According to the Organisation for Economic Co-operation and Development, growth in the eastern states is not yet self-sustaining; unemployment is a German "black spot"; there are question marks over competitiveness and even the much- lauded system of corporate governance needs an overhaul.

In its annual report on the German economy, the Paris based inter-governmental think-tank warns that the recovery of the past two years "could reduce the sense of urgency required in attaching deep-rooted structural problems".

Although eastern Germany grew by almost 10 per cent in 1994, the rapid convergence in wages to more than 70 per cent of western German levels hampered self-sustaining expansion. With average labour productivity no more than half that in western Germany, 30 per cent of the workforce was effectively excluded from productive employment.

Unemployment in western Germany was also "unacceptably high", and concentrated among older workers. There was a need to tackle "labour market rigidities and hindrances to competition".

Despite restructuring in German industry in the recession, the drop in relative unit labour costs in 1994 "was not sufficient to offset the prior deterioration" in the 1990s. Germany's share of total OECD exports had increased in value terms but deteriorated in volume terms since the early 1980s.

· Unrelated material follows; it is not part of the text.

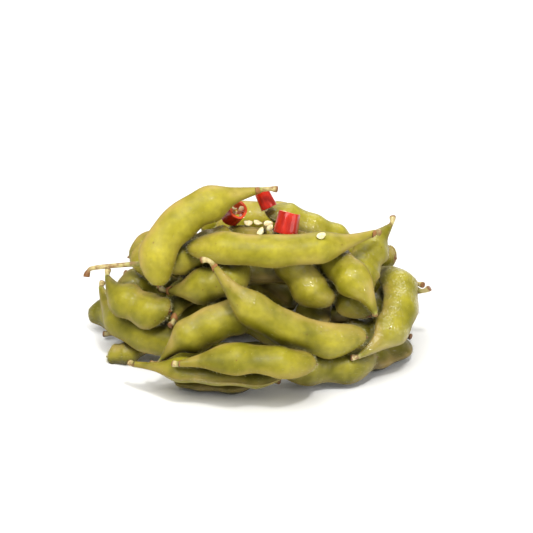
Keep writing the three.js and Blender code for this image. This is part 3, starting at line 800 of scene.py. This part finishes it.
def calyxMesh(look):
    calyx = added(bpy.ops.mesh.primitive_cylinder_add, vertices=2 * look["lobes"], radius=look["radius"],
                  depth=look["long"], end_fill_type="NOTHING")
    for vertex in calyx.data.vertices:
        lobe = round(math.atan2(vertex.co.y, vertex.co.x) / math.pi * look["lobes"]) % 2
        if vertex.co.z > 0:
            vertex.co.z += look["lobeLong"] * lobe
            vertex.co.xy *= look["flare"] + look["lobeFlare"] * lobe
        else:
            vertex.co.xy *= look["neck"]
    skin = calyx.modifiers.new("skin", "SOLIDIFY")
    skin.thickness = look["thick"]
    skin.offset = 1
    smooth = calyx.modifiers.new("smooth", "SUBSURF")
    smooth.levels = smooth.render_levels = 1
    applyAll(calyx)
    bpy.ops.object.shade_smooth()
    calyx.data.materials.append(calyxMaterial(look))
    return calyx


def calyxScraps(look):
    calyx = calyxMesh(look)
    scraps = []
    random.seed(look["seed"])
    for rows in podLines.values():
        size = random.uniform(*look["sizes"])
        spin = Matrix.Rotation(random.uniform(0, math.pi), 4, "Z")
        if random.random() < look["rubbedOff"]:
            continue
        k = next(i for i, row in enumerate(rows) if row["place"] >= knotRing)
        along = (rows[k + look["rowsAhead"]]["centre"] - rows[k - look["rowsBehind"]]["centre"]).normalized()
        shift = Vector((len(scraps) * look["crumpleShift"], 0, 0))
        scrap = copyOf(calyx)
        for vertex in scrap.data.vertices:
            vertex.co *= 1 + look["crumple"] * noise.noise(vertex.co / look["crumpleLong"] + shift)
        placed = turnTo(along, rows[k]["width"], rows[k]["centre"])
        scrap.data.transform(placed @ spin @ Matrix.Scale(size, 4))
        for vertex in scrap.data.vertices:
            vertex.co.z = max(vertex.co.z, 0)
        scraps.append(scrap)
    bpy.data.objects.remove(calyx)
    finishPiece(joinAll(scraps), "calyx_scraps", "pod_skin")
    print(len(scraps), "calyxes drawn")


calyxScraps(calyxLook)


# Down on the pods: short pale hairs that lean towards the tip and soften the edges of the pods. Each is a
# spike on three corners
downLook = {
    "colour": "#BDB77C", "seed": 23, "perPod": 320, "corners": (0, 2.1, 4.2),
    "long": (0.5 * mm, 1.3 * mm), "radius": 0.026 * mm, "rootDeep": 0.03 * mm,
    "lean": (0.3, 1.1), "scatter": 0.3, "side": (0.31, 0.2, 0.93),
    # none under a pod, near the ground or on a stalk
    "bareBelow": -0.75, "bareUpTo": 0.4 * mm, "onBody": 0.99,
}


def downMaterial(look):
    material, tree, shader = newMaterial("pod down")
    setInputs(tree, shader, {"Base Color": srgb(look["colour"]), "Roughness": 0.6})
    return material


def downPiece(look):
    corners = [(math.cos(a), math.sin(a), 0) for a in look["corners"]]
    points = []
    faces = []
    random.seed(look["seed"])
    for name, piece in pods.items():
        rows = podLines[name]
        body = piece.data.attributes["body"].data
        onSkin = [v for v in piece.data.vertices if body[v.index].value > look["onBody"]
                  and v.normal.z > look["bareBelow"] and v.co.z > look["bareUpTo"]]
        ahead = (rows[-1]["centre"] - rows[len(rows) // 3]["centre"]).normalized()
        for vertex in random.sample(onSkin, min(look["perPod"], len(onSkin))):
            lean = vertex.normal + ahead * random.uniform(*look["lean"])
            lean += Vector([random.uniform(-look["scatter"], look["scatter"]) for _ in range(3)])
            lean.normalize()
            placed = turnTo(lean, Vector(look["side"]), vertex.co - vertex.normal * look["rootDeep"])
            first = len(points)
            points += [placed @ (Vector(c) * look["radius"]) for c in corners]
            points.append(placed @ Vector((0, 0, random.uniform(*look["long"]))))
            points[-1].z = max(points[-1].z, 0)
            faces += [(first, first + 1, first + 3), (first + 1, first + 2, first + 3),
                      (first + 2, first, first + 3), (first, first + 2, first + 1)]
    mesh = bpy.data.meshes.new("pod_down")
    mesh.from_pydata(points, [], faces)
    down = bpy.data.objects.new("pod_down", mesh)
    bpy.context.scene.collection.objects.link(down)
    mesh.materials.append(downMaterial(look))
    finishPiece(down, "pod_down", "pod_skin")


downPiece(downLook)
print("down drawn")


# A pale floor, matt, so that it holds soft shadows only, and soft lamps, as in a food studio
studio = {
    "floor": "#F4F3F0", "floorSize": 8, "walls": 0.32,
    "lamps": {
        "key": {"place": (-0.25, -0.3, 0.8), "size": 0.75, "power": 6.7},
        "glint": {"place": (0.1, -0.35, 0.8), "size": 0.1, "power": 3},
        "fill": {"place": (0.6, -0.55, 0.4), "size": 0.6, "power": 2.4},
        "back": {"place": (0.15, 0.65, 0.6), "size": 0.6, "power": 2.6},
    },
}


def addStudio(setup):
    floor = added(bpy.ops.mesh.primitive_plane_add, size=setup["floorSize"])
    floor.name = "studioFloor"
    material, tree, shader = newMaterial("matt painted floor")
    setInputs(tree, shader, {"Base Color": srgb(setup["floor"]), "Roughness": 0.6})
    floor.data.materials.append(material)
    for name, lamp in setup["lamps"].items():
        light = added(bpy.ops.object.light_add, type="AREA", location=lamp["place"])
        light.name = name + "Lamp"
        light.data.shape = "DISK"
        light.data.size = lamp["size"]
        light.data.energy = lamp["power"]
        light.rotation_euler = (-Vector(lamp["place"])).to_track_quat("-Z", "Y").to_euler()
    world = bpy.data.worlds.new("studioWalls")
    bpy.context.scene.world = world
    world.use_nodes = True
    setInputs(world.node_tree, world.node_tree.nodes["Background"], {
        "Color": (1, 1, 1, 1), "Strength": setup["walls"]})
    bpy.context.scene.view_settings.view_transform = "Standard"


addStudio(studio)
print("studio lit")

There was concern about Germany's performance on innovation and the creation of new firms. This threatened the system of corporate governance, which gives more say to all stakeholders in enterprises than the Anglo-Saxon system, in which shareholders are given priority. Other threats to the German model were the ageing population, which would reduce funds available through pay-as-you-go pension schemes, and the increasing internationalisation of the business sector. As a result the OECD expected the stock market would gain a more important role.